__Directions for this task__
From the line containing "obj.matrix_world = world" down to the last line of the material, return those lines verbatim and only those.

__Information shown__

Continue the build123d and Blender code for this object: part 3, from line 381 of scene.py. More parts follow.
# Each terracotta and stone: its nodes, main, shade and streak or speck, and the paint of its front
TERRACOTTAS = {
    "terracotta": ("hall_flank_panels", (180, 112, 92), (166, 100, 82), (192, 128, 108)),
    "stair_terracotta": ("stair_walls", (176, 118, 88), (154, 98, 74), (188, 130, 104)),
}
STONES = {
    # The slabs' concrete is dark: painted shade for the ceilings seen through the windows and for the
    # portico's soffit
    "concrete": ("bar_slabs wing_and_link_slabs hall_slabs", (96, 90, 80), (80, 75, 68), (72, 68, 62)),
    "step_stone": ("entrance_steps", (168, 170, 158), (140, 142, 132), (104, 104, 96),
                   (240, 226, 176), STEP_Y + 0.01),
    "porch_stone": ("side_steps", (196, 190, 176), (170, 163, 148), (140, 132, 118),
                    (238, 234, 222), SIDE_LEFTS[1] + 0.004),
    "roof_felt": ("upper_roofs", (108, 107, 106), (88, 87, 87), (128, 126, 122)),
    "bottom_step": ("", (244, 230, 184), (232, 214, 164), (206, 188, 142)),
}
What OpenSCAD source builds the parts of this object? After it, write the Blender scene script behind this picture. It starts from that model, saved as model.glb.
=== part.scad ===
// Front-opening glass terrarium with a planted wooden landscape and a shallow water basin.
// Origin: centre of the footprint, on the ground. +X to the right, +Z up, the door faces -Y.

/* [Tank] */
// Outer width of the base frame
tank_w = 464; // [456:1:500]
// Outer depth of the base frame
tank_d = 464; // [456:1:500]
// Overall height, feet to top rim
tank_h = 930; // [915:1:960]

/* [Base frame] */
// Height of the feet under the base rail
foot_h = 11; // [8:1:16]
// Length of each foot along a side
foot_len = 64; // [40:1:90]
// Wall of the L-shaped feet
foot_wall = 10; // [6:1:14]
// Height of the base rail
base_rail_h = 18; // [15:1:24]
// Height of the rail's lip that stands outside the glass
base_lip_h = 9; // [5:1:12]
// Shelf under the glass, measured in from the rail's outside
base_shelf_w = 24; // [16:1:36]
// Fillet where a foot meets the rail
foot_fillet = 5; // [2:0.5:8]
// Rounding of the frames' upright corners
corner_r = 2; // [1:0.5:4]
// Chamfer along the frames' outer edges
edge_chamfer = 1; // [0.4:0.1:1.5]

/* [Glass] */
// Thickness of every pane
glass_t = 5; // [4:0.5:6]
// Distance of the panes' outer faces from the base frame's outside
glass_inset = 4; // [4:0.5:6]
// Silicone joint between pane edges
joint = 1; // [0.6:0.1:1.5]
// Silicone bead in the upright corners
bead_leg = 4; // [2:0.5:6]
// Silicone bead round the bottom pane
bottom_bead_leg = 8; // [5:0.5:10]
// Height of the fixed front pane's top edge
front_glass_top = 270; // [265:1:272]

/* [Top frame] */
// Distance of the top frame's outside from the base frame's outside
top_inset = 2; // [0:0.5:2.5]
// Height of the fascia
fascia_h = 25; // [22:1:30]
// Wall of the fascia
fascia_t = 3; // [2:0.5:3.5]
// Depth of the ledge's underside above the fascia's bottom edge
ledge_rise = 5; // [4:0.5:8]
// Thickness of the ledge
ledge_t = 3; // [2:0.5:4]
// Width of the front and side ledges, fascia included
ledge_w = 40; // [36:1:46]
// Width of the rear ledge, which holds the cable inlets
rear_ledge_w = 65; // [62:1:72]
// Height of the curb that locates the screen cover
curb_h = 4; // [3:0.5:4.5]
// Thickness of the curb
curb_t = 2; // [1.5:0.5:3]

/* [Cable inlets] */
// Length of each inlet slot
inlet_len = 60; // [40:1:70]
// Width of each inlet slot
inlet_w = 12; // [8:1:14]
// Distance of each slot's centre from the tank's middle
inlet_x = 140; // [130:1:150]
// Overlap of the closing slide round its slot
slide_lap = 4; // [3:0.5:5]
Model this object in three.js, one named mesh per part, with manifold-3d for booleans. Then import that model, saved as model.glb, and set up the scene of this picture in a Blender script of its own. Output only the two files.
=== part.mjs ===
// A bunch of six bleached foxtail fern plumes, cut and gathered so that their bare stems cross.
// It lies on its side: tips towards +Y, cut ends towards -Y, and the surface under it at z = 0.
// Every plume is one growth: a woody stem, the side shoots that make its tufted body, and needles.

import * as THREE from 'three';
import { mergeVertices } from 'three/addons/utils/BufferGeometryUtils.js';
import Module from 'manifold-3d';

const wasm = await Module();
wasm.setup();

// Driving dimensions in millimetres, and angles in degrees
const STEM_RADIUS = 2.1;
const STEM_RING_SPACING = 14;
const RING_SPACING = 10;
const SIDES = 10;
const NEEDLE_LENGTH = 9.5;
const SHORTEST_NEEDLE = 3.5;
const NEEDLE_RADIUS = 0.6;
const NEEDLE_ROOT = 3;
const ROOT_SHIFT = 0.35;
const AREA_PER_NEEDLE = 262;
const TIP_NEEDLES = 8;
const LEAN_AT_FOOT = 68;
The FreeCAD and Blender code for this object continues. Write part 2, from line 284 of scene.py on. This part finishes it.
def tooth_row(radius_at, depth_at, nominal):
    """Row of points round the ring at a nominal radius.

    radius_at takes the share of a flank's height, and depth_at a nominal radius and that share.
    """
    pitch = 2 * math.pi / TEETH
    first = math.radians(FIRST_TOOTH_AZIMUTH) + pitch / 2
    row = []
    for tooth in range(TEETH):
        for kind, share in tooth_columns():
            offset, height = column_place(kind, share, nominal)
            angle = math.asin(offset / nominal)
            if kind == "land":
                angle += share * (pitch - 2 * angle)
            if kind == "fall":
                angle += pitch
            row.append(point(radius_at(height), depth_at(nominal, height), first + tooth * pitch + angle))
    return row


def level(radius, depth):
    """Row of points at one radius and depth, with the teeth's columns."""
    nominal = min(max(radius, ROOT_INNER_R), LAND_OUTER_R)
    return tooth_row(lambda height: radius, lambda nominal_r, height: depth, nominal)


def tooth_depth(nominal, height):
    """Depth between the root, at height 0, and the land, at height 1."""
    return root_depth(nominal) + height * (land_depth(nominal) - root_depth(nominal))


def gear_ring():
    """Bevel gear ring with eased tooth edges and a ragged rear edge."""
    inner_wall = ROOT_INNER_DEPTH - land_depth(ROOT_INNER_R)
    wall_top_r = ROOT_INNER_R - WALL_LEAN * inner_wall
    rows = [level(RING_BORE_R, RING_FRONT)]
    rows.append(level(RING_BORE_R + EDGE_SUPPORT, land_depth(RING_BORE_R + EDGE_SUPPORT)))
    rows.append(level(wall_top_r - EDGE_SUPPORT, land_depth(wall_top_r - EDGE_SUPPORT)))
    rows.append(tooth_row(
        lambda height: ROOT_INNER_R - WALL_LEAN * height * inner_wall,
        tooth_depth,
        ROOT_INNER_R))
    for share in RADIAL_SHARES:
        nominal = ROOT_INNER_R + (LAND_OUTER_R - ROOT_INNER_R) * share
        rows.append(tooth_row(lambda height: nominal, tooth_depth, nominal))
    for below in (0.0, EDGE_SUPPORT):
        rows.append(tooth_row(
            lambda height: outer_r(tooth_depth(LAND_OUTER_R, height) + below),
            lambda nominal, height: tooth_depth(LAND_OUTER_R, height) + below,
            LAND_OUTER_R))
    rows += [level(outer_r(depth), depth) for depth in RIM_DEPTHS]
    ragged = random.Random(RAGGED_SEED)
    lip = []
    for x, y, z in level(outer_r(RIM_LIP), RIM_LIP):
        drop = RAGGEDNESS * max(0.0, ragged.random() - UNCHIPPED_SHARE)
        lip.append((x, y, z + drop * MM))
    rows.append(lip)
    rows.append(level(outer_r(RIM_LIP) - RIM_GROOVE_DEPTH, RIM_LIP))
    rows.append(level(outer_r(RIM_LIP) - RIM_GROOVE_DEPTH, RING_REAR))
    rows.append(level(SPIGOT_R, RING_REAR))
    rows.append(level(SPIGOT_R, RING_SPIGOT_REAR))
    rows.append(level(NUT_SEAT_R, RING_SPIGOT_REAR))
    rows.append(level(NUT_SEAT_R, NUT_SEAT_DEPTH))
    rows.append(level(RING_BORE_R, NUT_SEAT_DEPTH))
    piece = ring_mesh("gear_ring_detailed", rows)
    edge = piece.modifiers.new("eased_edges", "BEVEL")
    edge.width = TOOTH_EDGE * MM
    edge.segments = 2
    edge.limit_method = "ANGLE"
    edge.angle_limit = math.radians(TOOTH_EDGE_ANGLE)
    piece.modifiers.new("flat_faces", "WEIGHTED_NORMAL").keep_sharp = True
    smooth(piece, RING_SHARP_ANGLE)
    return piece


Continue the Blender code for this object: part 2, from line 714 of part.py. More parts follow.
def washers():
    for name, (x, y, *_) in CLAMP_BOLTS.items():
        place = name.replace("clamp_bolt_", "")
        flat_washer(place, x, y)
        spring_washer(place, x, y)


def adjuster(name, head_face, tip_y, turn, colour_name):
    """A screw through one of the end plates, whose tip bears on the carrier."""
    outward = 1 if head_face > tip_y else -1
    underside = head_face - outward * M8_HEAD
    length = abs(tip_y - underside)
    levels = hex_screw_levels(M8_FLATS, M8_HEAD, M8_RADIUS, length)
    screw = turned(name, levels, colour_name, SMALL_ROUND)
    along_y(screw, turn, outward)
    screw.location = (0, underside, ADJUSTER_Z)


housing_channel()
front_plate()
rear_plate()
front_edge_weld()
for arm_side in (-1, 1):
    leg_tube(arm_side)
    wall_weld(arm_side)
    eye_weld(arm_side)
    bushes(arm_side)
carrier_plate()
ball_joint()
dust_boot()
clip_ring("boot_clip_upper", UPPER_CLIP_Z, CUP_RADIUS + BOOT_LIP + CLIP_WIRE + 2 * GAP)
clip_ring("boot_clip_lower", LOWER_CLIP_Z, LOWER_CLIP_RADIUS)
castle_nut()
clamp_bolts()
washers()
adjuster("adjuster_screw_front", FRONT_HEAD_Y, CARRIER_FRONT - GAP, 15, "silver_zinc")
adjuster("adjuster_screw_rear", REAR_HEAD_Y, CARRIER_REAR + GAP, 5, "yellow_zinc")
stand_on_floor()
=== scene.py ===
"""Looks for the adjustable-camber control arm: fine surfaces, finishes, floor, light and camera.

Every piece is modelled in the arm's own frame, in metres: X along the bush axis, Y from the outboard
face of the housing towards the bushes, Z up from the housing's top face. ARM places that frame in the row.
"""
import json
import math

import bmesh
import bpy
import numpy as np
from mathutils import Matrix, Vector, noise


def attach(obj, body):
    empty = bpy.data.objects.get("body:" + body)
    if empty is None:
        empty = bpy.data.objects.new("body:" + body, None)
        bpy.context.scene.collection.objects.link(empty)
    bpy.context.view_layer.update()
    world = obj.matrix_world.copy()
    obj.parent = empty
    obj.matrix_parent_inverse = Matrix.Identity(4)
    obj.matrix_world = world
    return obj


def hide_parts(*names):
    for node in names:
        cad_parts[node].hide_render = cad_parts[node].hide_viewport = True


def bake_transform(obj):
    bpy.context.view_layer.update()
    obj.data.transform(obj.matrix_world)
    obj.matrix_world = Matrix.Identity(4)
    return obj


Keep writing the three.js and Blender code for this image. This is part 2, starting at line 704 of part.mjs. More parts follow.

__Finished task__
    obj.matrix_world = world
    return obj


def hide_parts(*names):
    for node in names:
        cad_parts[node].hide_render = cad_parts[node].hide_viewport = True


def bake_transform(obj):
    bpy.context.view_layer.update()
    obj.data.transform(obj.matrix_world)
    obj.matrix_world = Matrix.Identity(4)
    return obj


Keep writing the three.js and Blender code for this image. This is part 2, starting at line 704 of part.mjs. More parts follow.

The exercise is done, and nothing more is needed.